The Cybersecurity and Infrastructure Security Agency (CISA) is not political and must be a non-partisan agency because cybersecurity isn’t political, the head of the agency said on Wednesday.
CISA Director Jen Easterly said she is an Independent, noting her previous work in the presidential administrations of George W. Bush and Barack Obama. Easterly was appointed by President Biden earlier this year to lead the agency.
“At the end of the day, I believe very strong that this agency needs to be a non-partisan agency,” she said during an event hosted by WIRED. “Cybersecurity is a non-political issue and election infrastructure needs to be a non-partisan issue.”
Easterly said she recently hired Kim Wyman, the Republican secretary of state for Washington, to lead CISA’s election security efforts not because of her party affiliation but because of her decades of experience and expertise as an election official.
“And I really needed somebody who had those strong partnerships with the rest of the secretaries of state and the election security officials because we know that 2022 is going to be complicated and 2024 is going to be even more complicated, and I need to ensure that we have the best people working with Republicans and Democrats at the state level, at the local level, at the county level making sure they have everything they need to conduct safe and secure elections.”
Asked about the challenge of disinformation and the evolution of it being foreign-based to one now primarily from domestic actors, Easterly said it’s “really, really dangerous” in the current environment that “we now live in a world where people talk about alternative facts post-truth.”
CISA runs a website called Rumor Control to combat misinformation and disinformation that threatens the nation’s electoral process and Easterly said she plans to grow this team.
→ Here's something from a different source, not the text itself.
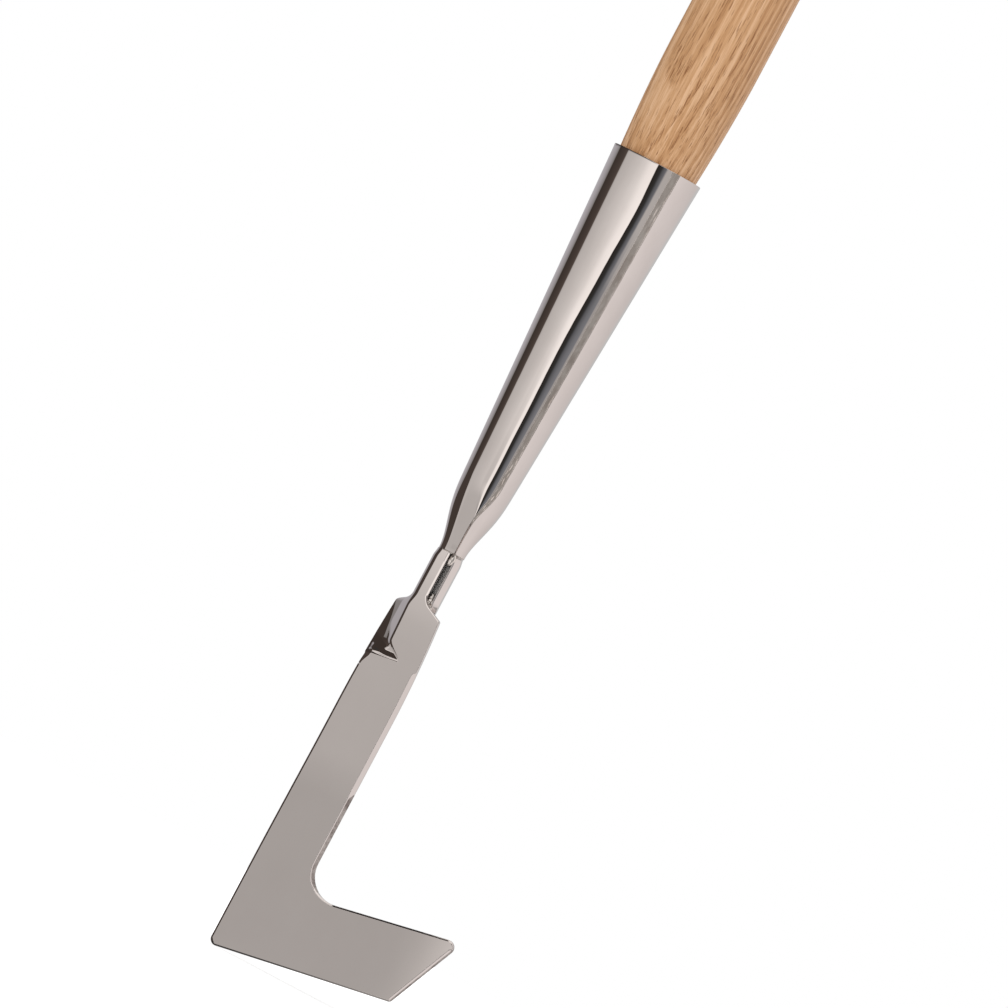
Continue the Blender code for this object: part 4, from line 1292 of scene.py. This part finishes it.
DARK_TOP_EDGES = (-3.10, -2.95, -0.3, 0.1)
DARK_LEVEL = 0.06

# The end cards: distance to the right of the axis and brightness
TOP_CARD = ((-0.26, 0.05), (-0.20, 1.0), (0.30, 1.2))
FOOT_CARD = ((-0.02, 0.05), (0.01, 0.10), (0.05, 0.40), (0.30, 0.5))

# The grey card low in front, which the flat blade mirrors: height and brightness
FRONT_CARD = ((-0.10, 0.69), (-0.02, 0.64), (0.002, 0.562), (0.062, 0.565), (0.071, 0.61), (0.077, 0.645),
              (0.107, 0.65), (0.123, 0.66), (0.131, 0.69), (0.135, 0.735), (0.147, 0.79), (0.158, 0.84))
FRONT_EDGES = [math.radians(degrees) for degrees in (-72.0, -60.0, -14.0, -8.0)]
FRONT_FADE = (0.13, 0.21)

# The even card at its left; the blade's face mirrors what stands at twice the view's azimuth
FACE_ANGLE = -2.0 * VIEW_AZIMUTH
FACE_EDGE = (FACE_ANGLE - math.radians(12.0), FACE_ANGLE - math.radians(3.0))
SIDE_LEVEL = 0.66
SIDE_FADE = (0.08, 0.19)

# A soft light high on the right, which the socket mirrors near its mouth
GLOW_FADE = (0.205, 0.245)
GLOW_EDGES = [math.radians(degrees) for degrees in (22.0, 28.0, 42.0, 48.0)]
GLOW_LEVEL = 0.62

# The light from all round, and the floor with the distances over which it turns white
WORLD_LEVEL = 0.62
FLOOR_LIFT = 0.47
FLOOR_FADE = (0.15, 1.0)
FLOOR_HALF_WIDTH = 12.0
FLOOR_GAP = 0.1 * MM
FLOOR_TONES = ((0.3, (0.70, 0.70, 0.70)), (0.7, (0.73, 0.73, 0.73)))

# Lamps: name, place to the right of, before and above the light's centre, size, power and colour
LIGHT_CENTRE = 0.25
LAMPS = (
    ("key", (-1.3, 1.6, 1.1), 1.4, 17.0, (1.0, 0.98, 0.96)),
    ("fill", (1.6, 1.2, 0.5), 1.6, 9.0, (1.0, 0.97, 0.97)),
)


def add_camera():
    back = VIEW_TOWARDS * math.cos(VIEW_ELEVATION) + Vector((0.0, 0.0, math.sin(VIEW_ELEVATION)))
    upward = back.cross(VIEW_RIGHT)
    centre = AXIS + VIEW_RIGHT * CENTRE_RIGHT_OF_AXIS
    centre.z = SOCKET_HIGH.z - CENTRE_BELOW_MOUTH
    distance = FRAME_WIDTH * VIEW_LENS / SENSOR
    screen_right = VIEW_RIGHT * math.cos(VIEW_ROLL) + upward * math.sin(VIEW_ROLL)
    screen_up = upward * math.cos(VIEW_ROLL) - VIEW_RIGHT * math.sin(VIEW_ROLL)
    data = bpy.data.cameras.new("photo_view")
    data.type = 'PERSP'
    data.lens = VIEW_LENS
    data.sensor_width = SENSOR
    data.clip_start = 0.05
    data.clip_end = 50.0
    camera = bpy.data.objects.new("photo_view", data)
    bpy.context.scene.collection.objects.link(camera)
    camera.matrix_world = Matrix.Translation(centre + back * distance) @ Matrix(
        (screen_right, screen_up, back)).transposed().to_4x4()
    bpy.context.scene.camera = camera


def add_world():
    """White to the camera and in mirrors, and a soft even light on everything else."""
    world = bpy.data.worlds.new("white_room")
    bpy.context.scene.world = world
    world.use_nodes = True
    tree = world.node_tree
    background = tree.nodes["Background"]
    path = add_node(tree, "LightPath", {})
    seen = maths(tree, 'MAXIMUM', path.outputs["Is Camera Ray"],
                 maths(tree, 'MAXIMUM', path.outputs["Is Glossy Ray"], path.outputs["Is Transmission Ray"]))
    background.inputs["Color"].default_value = (1.0, 1.0, 1.0, 1.0)
    tree.links.new(map_range(tree, seen, 0.0, 1.0, WORLD_LEVEL, 1.0), background.inputs["Strength"])


def plane(name, half, place):
    grid = bmesh.new()
    bmesh.ops.create_grid(grid, x_segments=1, y_segments=1, size=half)
    piece = mesh_object(name, grid)
    piece.location = place
    return piece


def add_floor():
    """A pale floor that keeps the shadow; what the camera sees of it is lifted to white."""
    floor = plane("floor", FLOOR_HALF_WIDTH, (0.0, 0.0, CAD_BOX[0].z - FLOOR_GAP))
    material, tree, shader = new_material("pale_floor")
    speckle = noise_at(tree, (30.0, 30.0, 30.0), 3.0)
    path = add_node(tree, "LightPath", {})
    away = add_node(tree, "VectorMath", {0: scaled_place(tree, (1.0, 1.0, 0.0))}, operation='LENGTH')
    lift = map_range(tree, away.outputs["Value"], *FLOOR_FADE, FLOOR_LIFT, 1.0, True)
    fill(tree, shader, {
        "Base Color": ramp(tree, speckle, FLOOR_TONES),
        "Roughness": 0.9,
        "Specular IOR Level": 0.0,
        "Emission Color": (1.0, 1.0, 1.0, 1.0),
        "Emission Strength": maths(tree, 'MULTIPLY', path.outputs["Is Camera Ray"], lift)})
    floor.data.materials.append(material)
    floor.visible_glossy = False


def add_lamp(name, place, target, size, power, colour):
    data = bpy.data.lights.new(name, 'AREA')
    data.shape = 'DISK'
    data.size = size
    data.energy = power
    data.color = colour
    lamp = bpy.data.objects.new(name, data)
    lamp.location = place
    lamp.rotation_euler = (Vector(target) - Vector(place)).to_track_quat('-Z', 'Y').to_euler()
    lamp.visible_glossy = False
    bpy.context.scene.collection.objects.link(lamp)


def add_card(name, grid):
    """Makes a glowing card that only mirrors see, and gives its shader tree and colour socket."""
    piece = mesh_object(name, grid)
    for ray in ("camera", "diffuse", "transmission", "volume_scatter", "shadow"):
        setattr(piece, "visible_" + ray, False)
    material, tree, shader = new_material(name)
    tree.nodes.remove(shader)
    emission = add_node(tree, "Emission", {"Strength": CARD_LEVEL})
    tree.links.new(emission.outputs[0], tree.nodes["Material Output"].inputs["Surface"])
    piece.data.materials.append(material)
    return tree, emission.inputs["Color"]


def level(value, tint):
    return tuple(value * channel / CARD_LEVEL for channel in tint)


def view_angle(tree, place):
    """The angle round the axis from the photograph's view towards its right."""
    sideways = add_node(tree, "VectorMath", {0: place, 1: tuple(VIEW_RIGHT)}, operation='DOT_PRODUCT')
    towards = add_node(tree, "VectorMath", {0: place, 1: tuple(VIEW_TOWARDS)}, operation='DOT_PRODUCT')
    return maths(tree, 'ARCTAN2', sideways.outputs["Value"], towards.outputs["Value"])


def window(tree, value, edges):
    """1 between two smooth edges and 0 outside them, given where each of them starts and ends."""
    return maths(tree, 'MULTIPLY', fade_in(tree, value, *edges[:2]), fade_out(tree, value, *edges[2:]))


def add_ring():
    """The ring of soft cards and dark gaps round the tool, with the grey card low in front."""
    grid = bmesh.new()
    bmesh.ops.create_cone(grid, cap_ends=False, segments=180, radius1=RING_RADIUS, radius2=RING_RADIUS,
                          depth=RING_TOP - RING_FOOT)
    bmesh.ops.translate(grid, vec=(AXIS.x, AXIS.y, (RING_TOP + RING_FOOT) / 2.0), verts=grid.verts)
    for face in grid.faces:
        face.smooth = True
    tree, socket = add_card("studio_ring", grid)
    around = scaled_place(tree, (1.0, 1.0, 1.0))
    angle = view_angle(tree, around)
    height = add_node(tree, "SeparateXYZ", {0: around}).outputs[2]
    cards = ramp(tree, map_range(tree, angle, -math.pi, math.pi, 0.0, 1.0),
                 [((degrees + 180.0) / 360.0, level(value, tint)) for degrees, value, tint in STUDIO_CARDS])
    front_low, front_high = FRONT_CARD[0][0], FRONT_CARD[-1][0]
    grey = ramp(tree, map_range(tree, height, front_low, front_high, 0.0, 1.0),
                [((place - front_low) / (front_high - front_low), level(value, WARM))
                 for place, value in FRONT_CARD])
    side = mix_colours(tree, fade_in(tree, height, *SIDE_FADE), level(SIDE_LEVEL, WARM), cards)
    grey = mix_colours(tree, fade_out(tree, angle, *FACE_EDGE), grey, side)
    in_front = maths(tree, 'MULTIPLY', window(tree, angle, FRONT_EDGES), fade_out(tree, height, *FRONT_FADE))
    lit = mix_colours(tree, in_front, cards, grey)
    glow = maths(tree, 'MULTIPLY', fade_in(tree, height, *GLOW_FADE), window(tree, angle, GLOW_EDGES))
    lit = mix_colours(tree, glow, lit, level(GLOW_LEVEL, WARM))
    above = maths(tree, 'MULTIPLY', fade_in(tree, height, *DARK_TOP_FADE),
                  window(tree, angle, DARK_TOP_EDGES))
    tree.links.new(mix_colours(tree, above, lit, level(DARK_LEVEL, BROWN)), socket)


def add_end_card(name, height, stops):
    """A card across the ring's top or foot, graded from the tool's left to its right."""
    grid = bmesh.new()
    bmesh.ops.create_circle(grid, cap_ends=True, segments=90, radius=RING_RADIUS)
    bmesh.ops.translate(grid, vec=(AXIS.x, AXIS.y, height), verts=grid.verts)
    tree, socket = add_card(name, grid)
    across = add_node(tree, "SeparateXYZ", {0: scaled_place(tree, (1.0, 1.0, 1.0))}).outputs[0]
    share = map_range(tree, across, -RING_RADIUS, RING_RADIUS, 0.0, 1.0)
    places = [((x / RING_RADIUS + 1.0) / 2.0, level(value, WARM)) for x, value in stops]
    tree.links.new(ramp(tree, share, places), socket)


def build_studio():
    add_camera()
    add_world()
    add_floor()
    add_ring()
    add_end_card("top_card", RING_TOP, TOP_CARD)
    add_end_card("foot_card", RING_FOOT, FOOT_CARD)
    centre = AXIS + Vector((0.0, 0.0, LIGHT_CENTRE))
    for name, (right, before, above), size, power, colour in LAMPS:
        place = centre + VIEW_RIGHT * right + VIEW_TOWARDS * before + Vector((0.0, 0.0, above))
        add_lamp(name, place, centre, size, power, colour)


def main():
    scene = bpy.context.scene
    scene.view_settings.view_transform = 'Standard'
    build_studio()
    steel = polished_steel("mirror_steel", 0.2 * MM, 0.6)
    blade_steel = polished_steel("mirror_sheet", 0.006 * MM, 0.25)
    # The bead material, used on the weld lumps, carries painted light: its tone is raised past steel's to
    # offset the slot's shade
    cut_edge, inside, weld, bead, screw = [rough_steel(name, *look)
                                           for name, look in ROUGH_STEELS.items()]
    build_blade(blade_steel, cut_edge, inside)
    build_socket(steel, cut_edge)
    build_seam(weld)
    build_neck(weld, bead)
    build_slot_bead(bead)
    build_screw(screw)
    build_shaft(oiled_ash("oiled_ash"))


main()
Easterly is an Army veteran who stood up the service’s first cyber battalion, worked with a team to create U.S. Cyber Command, and spent most of her career on offensive cyber operations before leaving government to lead a cyber fusion center at the financial firm Morgan Stanley [MS]. She said her experience in the Army and intelligence community with offensive cyber operations educated her “to understand how adversaries operate because you have to have what I call adversarial empathy…to really understand how the adversary operates. The tactics, techniques, the procedures to be the best defender you can be.”
CISA has two primary roles in cybersecurity. One is protecting the information networks of federal civilian agencies and the other is to work with the private sector and state, local, tribal and territorial governments to help them reduce risks to their networks.
Easterly has been reaching out to the hacker community to help find vulnerabilities in networks so they can be closed.
“You know, at the end of the day, I feel like that’s my community man, and we want to ignite the power of hackers and researchers and academics, because at the end of the day the world is full of vulnerabilities and I feel like the offense is dominating the defense,” she said. “And so, I want to make sure that we are tapping into the brilliance and the goodness of that community to help us identify and to close those vulnerabilities.”
Last week, CISA announced that it will be establishing a Cybersecurity Advisory Committee and Easterly said that she will soon announce committee members who will help continue to reach out to the hacker community.
“You know, in many ways the status quo is unacceptable,” she said. “The status quo of the dot.gov is unacceptable.” She added that she is most worried about the status quo of critical infrastructure security.